For certain other readers, his greatest novel may be the vastly darker “Sabbath’s Theater” (1995), about an aging and priapic ex-puppeteer. Lust and shame were the driving forces behind much of Roth’s fiction. In sex, too, talk was central to appeal. Roth wrote about the joys of both “phonetic seduction” and “a finely calibrated relative clause.”
Roth has his feminist critics. Lionel Shriver told an interviewer that his female characters “are not nearly as filled out as his male ones; sometimes his women amount to little more than bodies or, when ex-wives, walking mistakes.”

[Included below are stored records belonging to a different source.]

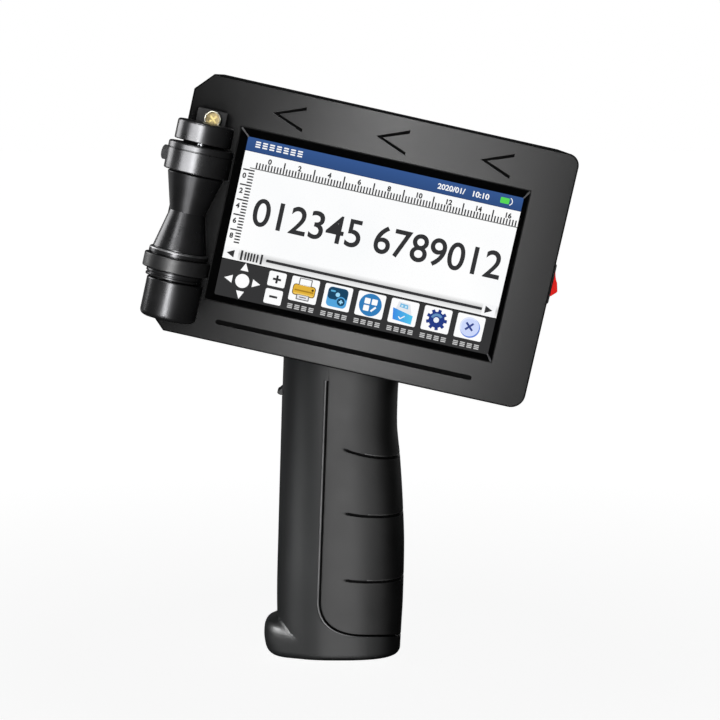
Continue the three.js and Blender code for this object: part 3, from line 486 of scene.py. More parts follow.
def inset_outline(points, margin):
    """A convex outline, drawn counterclockwise, with every side moved inwards."""
    count = len(points)
    out = []
    for i, point in enumerate(points):
        here = Vector(point[:2])
        before = (here - Vector(points[i - 1][:2])).normalized()
        after = (Vector(points[(i + 1) % count][:2]) - here).normalized()
        half = before.angle(after) / 2
        inward = (after - before).normalized()
        shift = inward * margin / math.cos(half)
        radius = point[2] if len(point) > 2 else 0
        out.append((here.x + shift.x, here.y + shift.y, max(radius - margin, 0)))
    return out


def cover_shell(near, far, round_end, edge):
    """A tray with the head's outline, rounded at one end and open at the other."""
    outline = fillet(HEAD_OUTLINE, steps=14)
    body = solid(slab(outline, near, far))
    bm = bmesh.new()
    bm.from_mesh(body.data)
    edges = [e for e in bm.edges if all(abs(v.co.y - round_end) < 1e-6 for v in e.verts)]
    bmesh.ops.bevel(bm, geom=edges, offset=edge, segments=6, profile=0.5, affect="EDGES")
    bm.to_mesh(body.data)
    bm.free()
    inside = fillet(inset_outline(HEAD_OUTLINE, WALL), steps=6)
    rear = far if round_end == near else near
    deep = round_end + (WALL if round_end == near else -WALL)
    past = rear + (1 if round_end == near else -1)
    cut(body, slab(inside, min(deep, past), max(deep, past)))
    return body


def chevron(x, z=35.8, length=9.6, rise=3.7, width=0.9):
    """A shallow V with its point towards the printing end."""
    return [(x - width, z), (x + length, z - rise - width / 2), (x + length, z - rise + width / 2),
            (x + width, z), (x + length, z + rise - width / 2), (x + length, z + rise + width / 2)]


def front_cover():
    near = PART_LINE - 0.15
    cover = cover_shell(FACE, near, FACE, 0.6)
    posts = [(-54.5, -20), (-54.5, 20), (59.8, -20), (59.8, 20)]
    join(cover, *[pin(x, z, FACE + 1, near, COLUMN_RADIUS, 28) for x, z in COLUMNS],
         *[pin(x, z, FACE + 1, -15.8, 1.8, 20) for x, z in posts])
    groove = slab(fillet(oblong(2.1, -37.3, 89, 1.5, 0.74), steps=8), FACE - 1, FACE + ENGRAVED)
    cut(cover, slab(oblong(*WINDOW), FACE - 1, FACE + WALL + 1), groove, block(*NECK_HOLE),
        *[slab(chevron(x), FACE - 1, FACE + ENGRAVED) for x in CHEVRONS],
        *[pin(x, z, -18, near + 1, 1.4, 24) for x, z in COLUMNS],
        *[pin(x, z, FACE - 1, FACE + WALL + 1, M3_HOLE, 32) for x, z in BRACKET_SCREWS])
    round_edges(cover, 0.16, 2)
    # painted shade: the floors of the groove and the chevrons take the near black second material
    for polygon in cover.data.polygons:
        if FACE + 0.3 < polygon.center.y < FACE + 0.6 and polygon.normal.y < -0.5:
            polygon.material_index = 1
    place(cover, "front_cover_shell", "front_cover", "shell_plastic", trims=["groove_shade"])


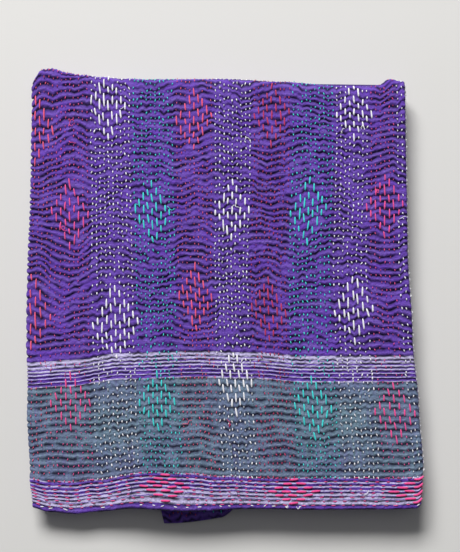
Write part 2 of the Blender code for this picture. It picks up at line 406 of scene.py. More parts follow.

Elizabeth Hardwick wrote: “The novels are prickled like a sea urchin with the spines and fuzz of many indecencies.” Vivian Gornick was more forceful: “If in Bellow misogyny was like seeping bile, in Roth it was lava pouring forth from a volcano.”
In an interview earlier this year with Charles McGrath in The New York Times, Roth replied that he had tried to be uncompromising in his portraits of “a small coterie of unsettled men,” even when “these have not been in harmony with the portrayal that a masculine public-relations campaign — if there were such a thing — might prefer.”
The best book on this novelist — its title is “Roth Unbound: A Writer and His Books” (2013) — was composed by a woman, Claudia Roth Pierpont (no relation). It’s a sensitive, probing and uncommonly wise volume that will send you back into Roth’s work with fresh eyes and wits.
Pierpont processes and never easily explains away the dark impulses of a man who once wrote, “For a pure sense of being tumultuously alive, you can’t beat the nasty side of existence.”
After sex, mortality was perhaps Roth’s great subject. “Old age isn’t a battle,” he wrote in “Everyman” (2006). “Old age is a massacre.” He wasn’t afraid of what his obituarists might say of him. But he was aware that they would unearth some of the harsher notices of his work and pluck quotes from them.